裁判要旨:本案林地承包流转关系合法有效,故黄宏云依法应享有林地经营权,对其转包取得的山场依法享有占有、使用、收益的权利。
案例索引:随州市中级人民法院(2018)鄂13民终180号民事判决书。
【法律适用】
1.承包方以转包或出租方式流转土地经营权,第三人以农业税减免为由主张减少承包费用或租金的,不予支持。但流转合同另有约定的除外。流转合同约定由第三人缴纳农业税,承包方主张第三人按农业税减免数额增加承包费用或租金的,可予支持。
2.土地经营权流转纠纷中,承包方要求流入方返还承包土地而提起诉讼时,流入方往往以土地承包经营权已经转让进行抗辩,而承包方则认为双方之间属于代耕或者转包关系。由于在这类纠纷中,当事人之间多未签订书面合同,且多是由流入方负担附着于土地上的税费,并由流入方直接向发包方缴纳。而且有些发包方在税负监督卡或归户表等资料中将争议土地已经登记在流入方名下,流入方以此作为已经发包方同意,受让取得土地承包经营权或经发包方发包取得土地承包经营权的证据。审判实践中应当如何认定双方之间权利义务关系的性质。

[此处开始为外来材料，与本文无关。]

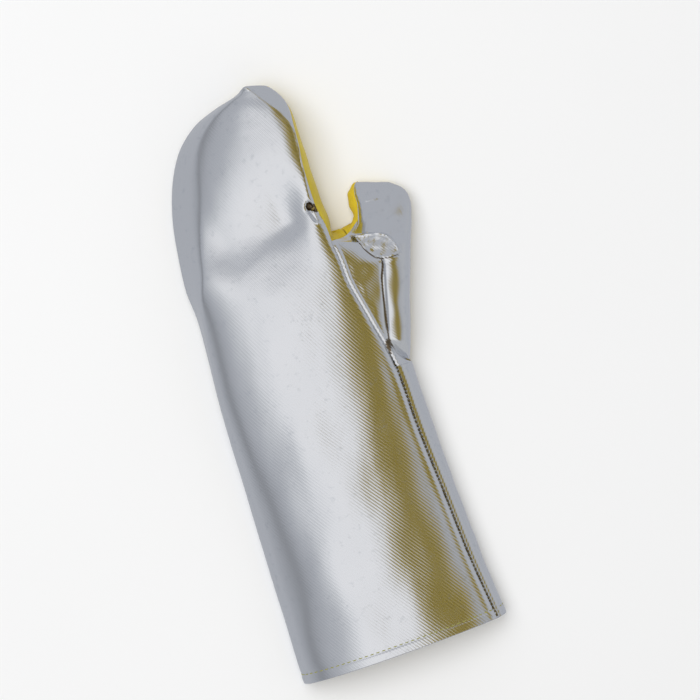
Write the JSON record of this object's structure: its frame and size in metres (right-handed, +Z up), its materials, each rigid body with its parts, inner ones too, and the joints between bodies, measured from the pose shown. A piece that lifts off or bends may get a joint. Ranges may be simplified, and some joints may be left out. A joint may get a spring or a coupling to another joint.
{
  "type": "aluminized mitten",
  "caption": "Long aluminized heat mitten for the left hand, lying palm down, with silver cuff, back and thumb and a yellow aramid palm.",
  "frame": {"origin": "middle of the footprint, on the surface the mitten lies on", "axes": "+Y from the hem of the cuff to the fingertips, +X to the thumb side, +Z up out of the back of the hand"},
  "size_m": [0.1659, 0.3835, 0.0388],
  "materials": {
    "foil_cloth": "ribbed aluminized cloth, mirror-like but creased",
    "aramid_cloth": "matt yellow aramid felt"
  },
  "bodies": {
    "root": {"back_panel": "foil_cloth", "cuff_underside": "foil_cloth", "palm_panel": "aramid_cloth", "thumb_back": "foil_cloth", "thumb_palm": "aramid_cloth"}
  },
  "joints": []
}
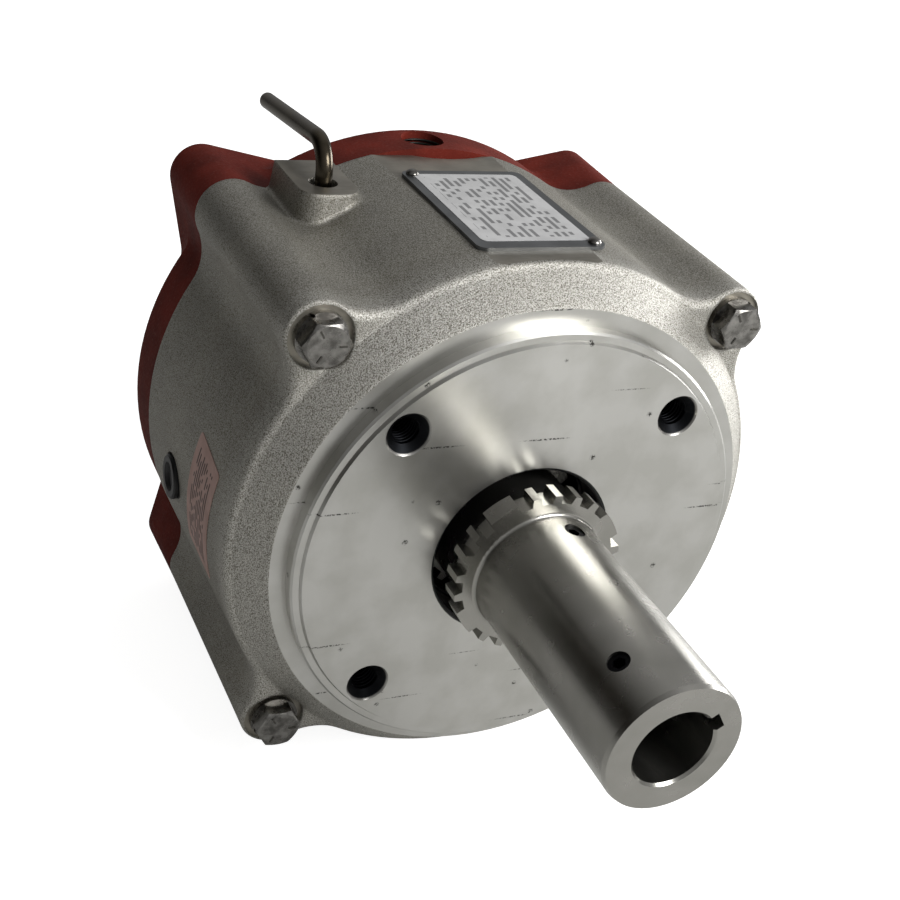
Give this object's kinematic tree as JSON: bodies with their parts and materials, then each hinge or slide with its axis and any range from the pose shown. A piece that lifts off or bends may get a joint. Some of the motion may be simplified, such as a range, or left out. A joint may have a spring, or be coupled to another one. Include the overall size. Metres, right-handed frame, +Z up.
{
  "type": "motor coupler brake",
  "caption": "Spring-set friction brake between a flange motor and a reducer, with a splined coupler sleeve, a cast lobed housing, an iron endplate and a manual release lever.",
  "frame": {"origin": "on the shaft axis, in the plane of the output face, at the centre of its bolt circle", "axes": "+Y along the shaft axis from the output face to the motor side, +Z up to the nameplate pad and the conduit entry, +X to the right seen from the output face"},
  "size_m": [0.2658, 0.3486, 0.278],
  "materials": {
    "cast_aluminium": "sand cast, machined faces",
    "red_primed_iron": "matt red oxide primer on cast iron",
    "zinc_steel": "bright zinc plate",
    "sleeve_steel": "turned and plated steel",
    "black_oxide_steel": "black oxide",
    "plain_steel": "machined steel",
    "cast_iron": "machined grey iron",
    "friction_lining": "moulded friction material",
    "potting": "epoxy potting",
    "lead_insulation": "lead insulation",
    "cap_plastic": "crimped nylon cap",
    "plate_metal": "satin, blank",
    "label_paper": "blank paper label",
    "black_rubber": "black moulding",
    "bronze": "sintered bronze",
    "lever_steel": "drawn stainless rod"
  },
  "bodies": {
    "base": {"housing": "cast_aluminium", "endplate": "red_primed_iron", "housing_bolts": "zinc_steel", "housing_bolt_washers": "zinc_steel", "magnet_body": "plain_steel", "coil": "potting", "coil_leads": "lead_insulation", "lead_caps": "cap_plastic", "magnet_screws": "black_oxide_steel", "pressure_springs": "plain_steel", "torque_pins": "plain_steel", "stationary_disc": "cast_iron", "bore_guard": "black_rubber", "nameplate": "plate_metal", "nameplate_screws": "zinc_steel", "side_port_plug": "black_rubber", "side_label": "label_paper", "lever_bush": "bronze"},
    "front_disc": {"front_disc_core": "plain_steel", "front_disc_linings": "friction_lining"},
    "rear_disc": {"rear_disc_core": "plain_steel", "rear_disc_linings": "friction_lining"},
    "sleeve": {"coupler_sleeve": "sleeve_steel", "sleeve_set_screws": "black_oxide_steel"},
    "plate": {"pressure_plate": "cast_iron"},
    "lever": {"release_lever": "lever_steel", "release_cam": "plain_steel", "cam_pin": "plain_steel", "lever_clips": "black_oxide_steel"}
  },
  "joints": [
    {"name": "front_disc_spin", "type": "hinge", "parent": "base", "child": "front_disc", "pos_m": [0, 0.1251, 0], "axis": [0, 1, 0], "continuous": true},
    {"name": "rear_disc_spin", "type": "hinge", "parent": "base", "child": "rear_disc", "pos_m": [0, 0.1403, 0], "axis": [0, 1, 0], "continuous": true},
    {"name": "sleeve_slide", "type": "slide", "parent": "front_disc", "child": "sleeve", "axis": [0, 1, 0], "range_m": [-0.004, 0.032]},
    {"name": "lever_turn", "type": "hinge", "parent": "base", "child": "lever", "pos_m": [-0.066, 0.1255, 0.11], "axis": [0, 0, 1], "range_deg": [0, 60]},
    {"name": "plate_release", "type": "slide", "parent": "base", "child": "plate", "axis": [0, -1, 0], "range_m": [0, 0.0012], "deforming": ["pressure_springs"]}
  ],
  "couplings": [
    {"joint": "rear_disc_spin", "follows": "front_disc_spin", "ratio": 1},
    {"joint": "lever_turn", "follows": "plate_release", "rad_per_m": 872}
  ]
}
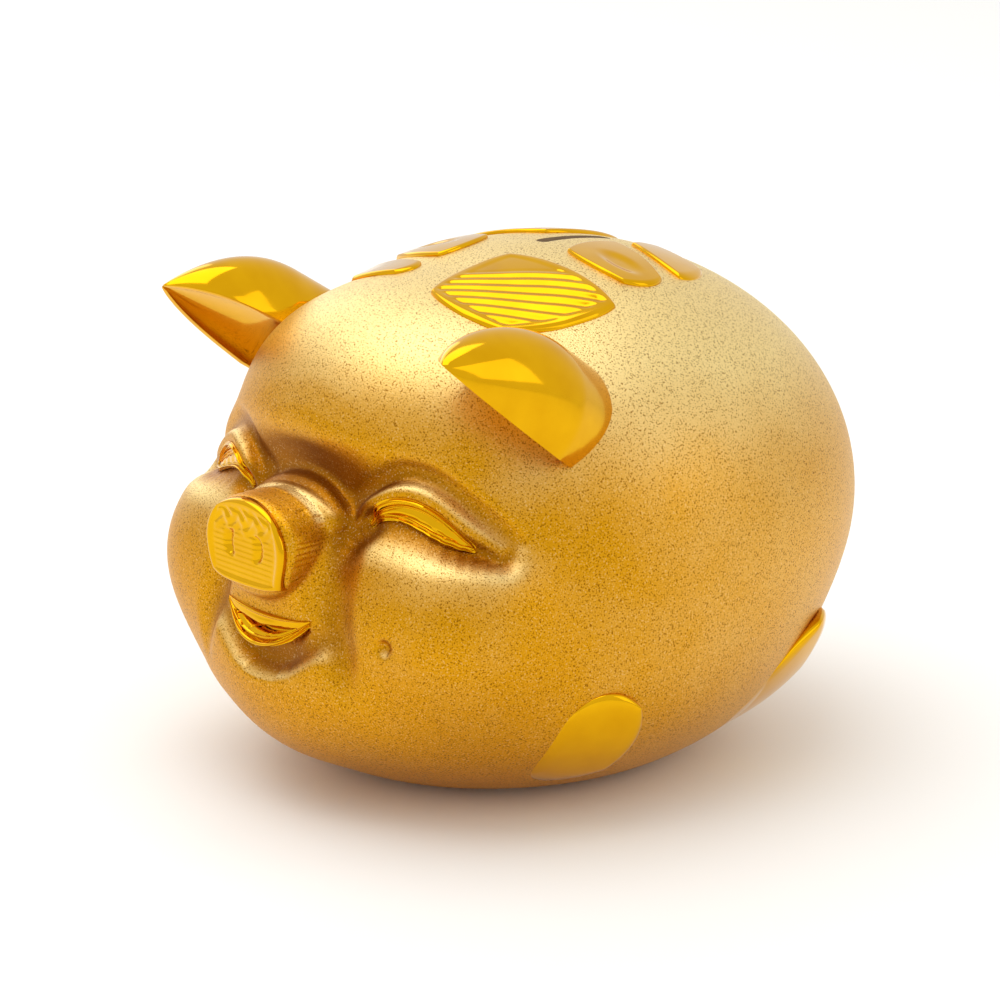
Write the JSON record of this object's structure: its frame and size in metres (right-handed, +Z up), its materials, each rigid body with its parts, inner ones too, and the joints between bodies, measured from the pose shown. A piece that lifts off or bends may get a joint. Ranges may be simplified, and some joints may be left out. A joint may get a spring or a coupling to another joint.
{
  "type": "piggy bank",
  "caption": "Hollow seated pig money box in satin gold with polished ears, eyes, snout, feet and back panels, a coin slot on top and a removable rubber stopper in its belly.",
  "frame": {"origin": "on the ground, under the middle of the pig's bounding box", "axes": "+Z up, the pig faces -Y, +X is its own left side"},
  "size_m": [0.1982, 0.2331, 0.1664],
  "materials": {
    "satin_gold": "gold lustre over a sand-blasted glaze, satin with a fine sparkle",
    "polished_gold": "gold lustre over a smooth glaze, mirror bright",
    "stopper_rubber": "soft matt rubber",
    "bumper_rubber": "soft matt rubber"
  },
  "bodies": {
    "root": {"body_shell": "satin_gold", "left_ear": "polished_gold", "right_ear": "polished_gold", "left_eye": "polished_gold", "right_eye": "polished_gold", "nose_plate": "polished_gold", "mouth": "polished_gold", "front_left_foot": "polished_gold", "front_right_foot": "polished_gold", "rear_left_foot": "polished_gold", "rear_right_foot": "polished_gold", "tail": "polished_gold", "left_front_panel": "polished_gold", "left_middle_panel": "polished_gold", "left_rear_panel": "polished_gold", "right_front_panel": "polished_gold", "right_middle_panel": "polished_gold", "right_rear_panel": "polished_gold", "front_left_bumper": "bumper_rubber", "rear_left_bumper": "bumper_rubber", "front_right_bumper": "bumper_rubber", "rear_right_bumper": "bumper_rubber"},
    "stopper": {"stopper": "stopper_rubber"}
  },
  "joints": [
    {"name": "stopper_slide", "type": "slide", "parent": "root", "child": "stopper", "axis": [0, 0, -1], "range_m": [0, 0.03]}
  ]
}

我国现阶段的家庭土地承包经营权具有社会保障的性质,是农民的主要生存依靠。法律及有关规定虽然允许承包方自主流转承包经营权,但对以转让方式流转的,法律设定了较为严格的条件,且须经发包方同意。因此,对土地承包经营权转让的认定应当从严把握。其一,当事人之间有转让土地承包经营权的明确意思表示,如双方之间签订了书面转让合同,或者虽无书面转让合同,但承包方向发包方和有关主管部门提出了重新签订承包合同或办理转让变更登记的申请等,经发包方同意的,转让合同成立生效。当事人提出申请后,发包方不同意但无法定理由或在一定期间内未作表示的(视为拖延表态),亦应认定转让合同成立并生效。其二,虽无证据证明当事人之间有转让土地承包经营权的约定,但事后已实际以转让方式办理了土地承包经营权变更登记的,应认定土地承包经营权转让成立并生效。其三,不属于上述情形,流转方仅凭税负监督卡等资料记载内容主张土地承包经营权转让的,人民法院不予支持。应当根据具体情况确定双方之间流转关系的性质。当事人之间流转土地的方式是转让还是转包意思表示不明确的,应认定当事人之间成立转包关系。